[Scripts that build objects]
········

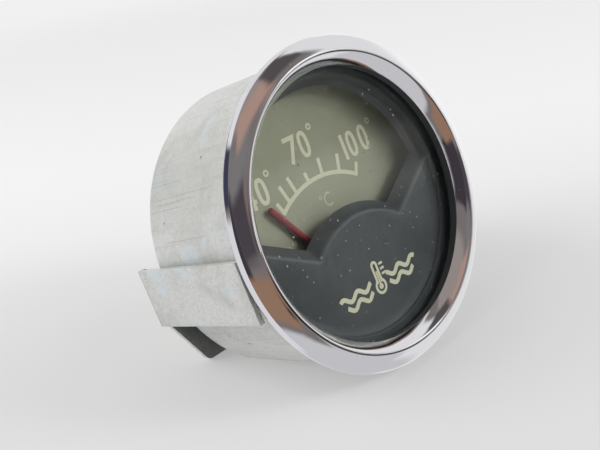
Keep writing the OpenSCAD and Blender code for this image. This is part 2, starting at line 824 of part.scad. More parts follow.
module clamp_nut() {
    r = nut_d / 2;
    shoulder = 1.0;
    knurl_y = nut_front + shoulder - slip_gap;
    color([0.76, 0.63, 0.36]) difference() {
        union() {
            bar(nut_front, nut_front + shoulder, r - 1);
            bar(nut_front + shoulder, nut_back, r);
        }
        bar(nut_front - 1, nut_back + 1, stud_r + run_gap);
        for (i = [0 : nut_grooves - 1]) rotate([0, i * 360 / nut_grooves, 0])
            translate([r, knurl_y, 0]) rotate([0, 45, 0]) translate([-knurl_depth, 0, -knurl_depth])
            cube([2 * knurl_depth, nut_back - knurl_y + 1, 2 * knurl_depth]);
    }
}

case();
bezel();
seal_ring();
glass();
mask();
dial_plate();
dial_screws();
dial_posts();
pointer();
balance_weight();
pointer_hub();
spindle();
armature();
front_bridge();
bridge_posts();
bridge_screws();
front_bearing();
rear_bearing();
bearing_nut();
movement_plate();
movement_screws();
yoke();
yoke_rivets();
pole_piece_left();
pole_piece_right();
bobbin_left();
bobbin_right();
winding_left();
winding_right();
coil_leads();
resistor_spool();
resistor_screw();
terminal_studs();
inner_insulators();
terminal_bushes();
terminal_nuts();
terminal_washers();
centre_stud();
stud_nut();
bracket();
spring_washer();
clamp_nut();
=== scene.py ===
import json
import math

import bmesh
import bpy
import numpy as np
from mathutils import Matrix, Vector


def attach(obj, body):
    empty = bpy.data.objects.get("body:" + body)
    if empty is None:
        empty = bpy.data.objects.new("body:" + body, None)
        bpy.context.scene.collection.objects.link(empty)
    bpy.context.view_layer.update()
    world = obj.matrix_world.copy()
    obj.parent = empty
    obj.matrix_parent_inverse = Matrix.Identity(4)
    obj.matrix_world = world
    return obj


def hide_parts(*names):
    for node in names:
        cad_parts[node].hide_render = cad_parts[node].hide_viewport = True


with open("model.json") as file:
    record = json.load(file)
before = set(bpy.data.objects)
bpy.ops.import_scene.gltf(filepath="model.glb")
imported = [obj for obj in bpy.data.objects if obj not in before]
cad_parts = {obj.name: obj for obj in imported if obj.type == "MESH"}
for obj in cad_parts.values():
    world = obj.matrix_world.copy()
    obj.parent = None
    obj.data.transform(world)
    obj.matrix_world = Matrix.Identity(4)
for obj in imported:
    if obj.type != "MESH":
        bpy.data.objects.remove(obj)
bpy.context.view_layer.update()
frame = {"nodes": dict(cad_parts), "record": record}
mm = 0.001
scene = bpy.context.scene
scene.view_settings.view_transform = "Standard"


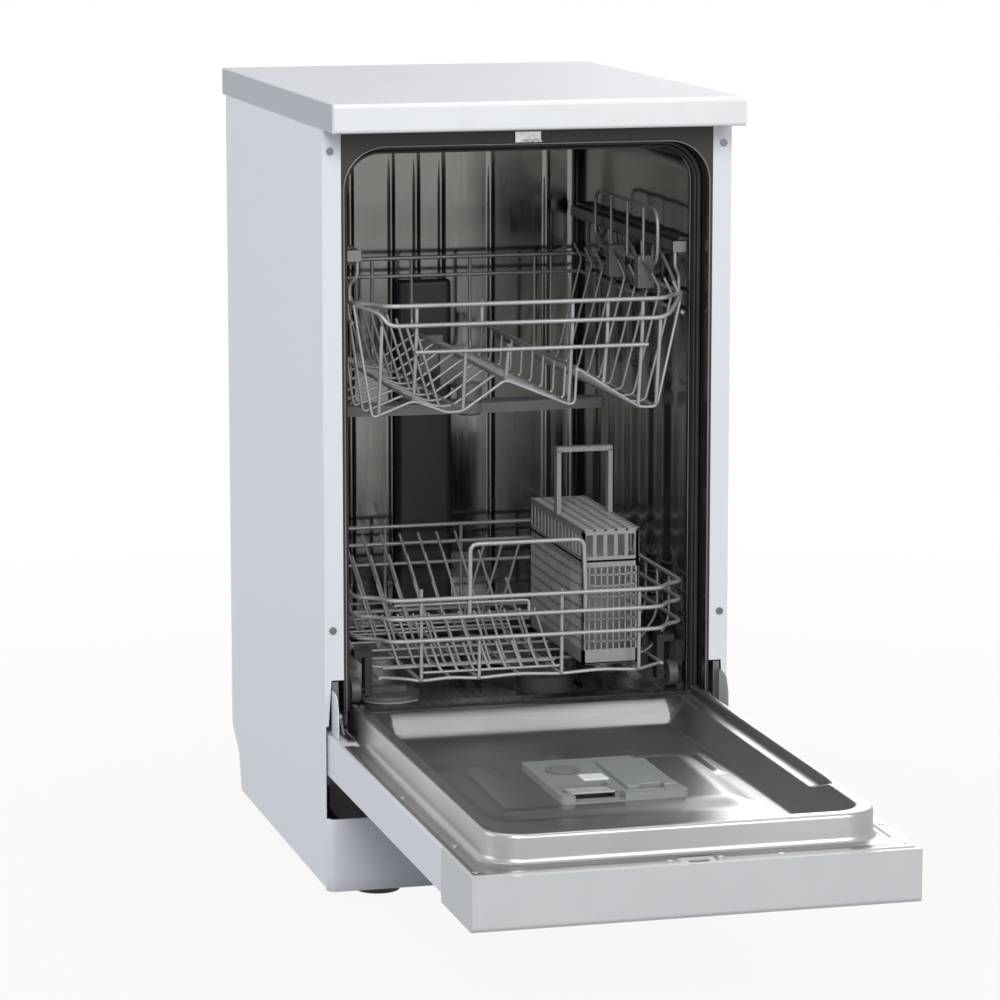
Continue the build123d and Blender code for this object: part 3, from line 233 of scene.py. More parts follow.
def grain(tree, scale, detail, stretch=(1, 1, 1), roughness=0.5):
    """Noise over the piece's own place in metres, squeezed along each axis by stretch."""
    place = tree.nodes.new("ShaderNodeTexCoord")
    squeeze = tree.nodes.new("ShaderNodeMapping")
    squeeze.inputs["Scale"].default_value = stretch
    noise = tree.nodes.new("ShaderNodeTexNoise")
    noise.inputs["Scale"].default_value = scale
    noise.inputs["Detail"].default_value = detail
    noise.inputs["Roughness"].default_value = roughness
    tree.links.new(place.outputs["Object"], squeeze.inputs["Vector"])
    tree.links.new(squeeze.outputs["Vector"], noise.inputs["Vector"])
    return noise.outputs["Fac"]


def tones(tree, value, dark, light, start=0.35, end=0.65):
    """Turn a value into a colour between two tones."""
    ramp = tree.nodes.new("ShaderNodeValToRGB")
    ramp.color_ramp.elements[0].position = start
    ramp.color_ramp.elements[0].color = (*dark, 1)
    ramp.color_ramp.elements[1].position = end
    ramp.color_ramp.elements[1].color = (*light, 1)
    tree.links.new(value, ramp.inputs["Fac"])
    return ramp.outputs["Color"]


def span(tree, value, low, high, start=0.3, end=0.7):
    """Turn a value into a number between two limits."""
    change = tree.nodes.new("ShaderNodeMapRange")
    change.inputs["From Min"].default_value = start
    change.inputs["From Max"].default_value = end
    change.inputs["To Min"].default_value = low
    change.inputs["To Max"].default_value = high
    tree.links.new(value, change.inputs["Value"])
    return change.outputs["Result"]


def relief(tree, shader, value, depth, strength):
    """Use a value as a height in metres for small bumps."""
    bump = tree.nodes.new("ShaderNodeBump")
    bump.inputs["Strength"].default_value = strength
    bump.inputs["Distance"].default_value = depth
    tree.links.new(value, bump.inputs["Height"])
    tree.links.new(bump.outputs["Normal"], shader.inputs["Normal"])


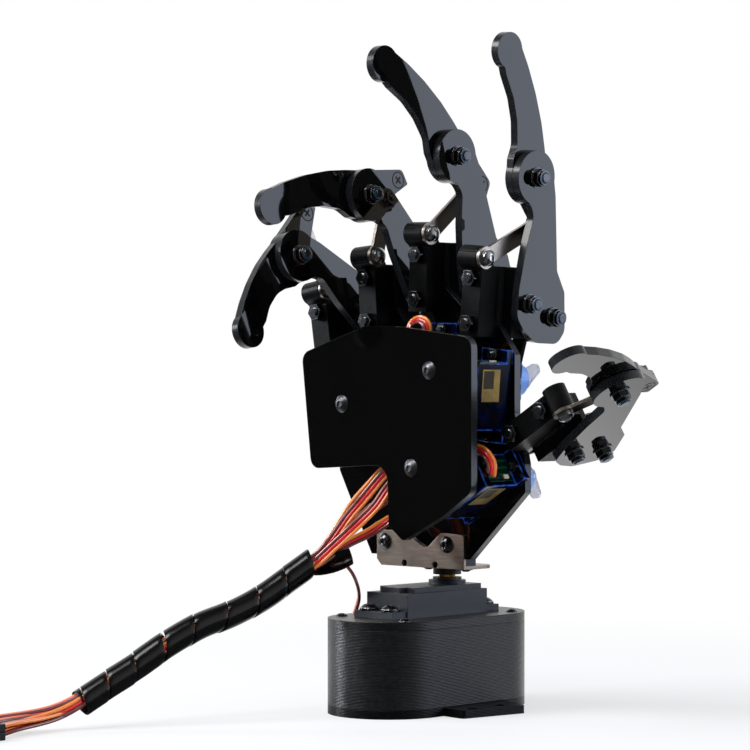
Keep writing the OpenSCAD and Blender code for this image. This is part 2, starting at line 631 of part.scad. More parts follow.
// Servo horn: hub, long arm to the push rod and a short tail
horn_hub_r = 3.4;
horn_end_r = 2;
horn_tail = 6.4;
horn_screw_r = 0.9;
module horn(f) color(NYLON) finger(f) {
    T = horn_pin(f[4]);
    turn = angle_of(T);
    difference() {
        union() {
            pin_through(shaft_y + 0.2, horn_y + horn_t, 0, 0, horn_hub_r);
            translate([0, horn_y + horn_t, 0]) rotate([90, 0, 0]) linear_extrude(horn_t) rotate(turn)
                union() {
                    polygon([[0, -horn_hub_r + 0.3], [horn_r, -horn_end_r], [horn_r, horn_end_r],
                        [0, horn_hub_r - 0.3], [-horn_tail, horn_end_r], [-horn_tail, -horn_end_r]]);
                    translate([horn_r, 0]) circle(horn_end_r);
                    translate([-horn_tail, 0]) circle(horn_end_r);
                }
        }
        pin_through(shaft_y, shaft_end, 0, 0, servo_shaft_r + running_fit);
        pin_through(shaft_y, horn_y + horn_t + 1, 0, 0, horn_screw_r);
    }
    color(BLACK_STEEL) {
        translate([0, horn_y + horn_t, 0]) rotate([-90, 0, 0]) button_head(1.9, 1.1);
        pin_through(shaft_end, horn_y + horn_t, 0, 0, horn_screw_r);
    }
}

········

Set task —
What is wanted is an exact copy of the lines from the line containing "bobbin_left();" to the line containing "obj.matrix_world = world", both lines included, and of no other line.

Response —
bobbin_left();
bobbin_right();
winding_left();
winding_right();
coil_leads();
resistor_spool();
resistor_screw();
terminal_studs();
inner_insulators();
terminal_bushes();
terminal_nuts();
terminal_washers();
centre_stud();
stud_nut();
bracket();
spring_washer();
clamp_nut();
=== scene.py ===
import json
import math

import bmesh
import bpy
import numpy as np
from mathutils import Matrix, Vector


def attach(obj, body):
    empty = bpy.data.objects.get("body:" + body)
    if empty is None:
        empty = bpy.data.objects.new("body:" + body, None)
        bpy.context.scene.collection.objects.link(empty)
    bpy.context.view_layer.update()
    world = obj.matrix_world.copy()
    obj.parent = empty
    obj.matrix_parent_inverse = Matrix.Identity(4)
    obj.matrix_world = world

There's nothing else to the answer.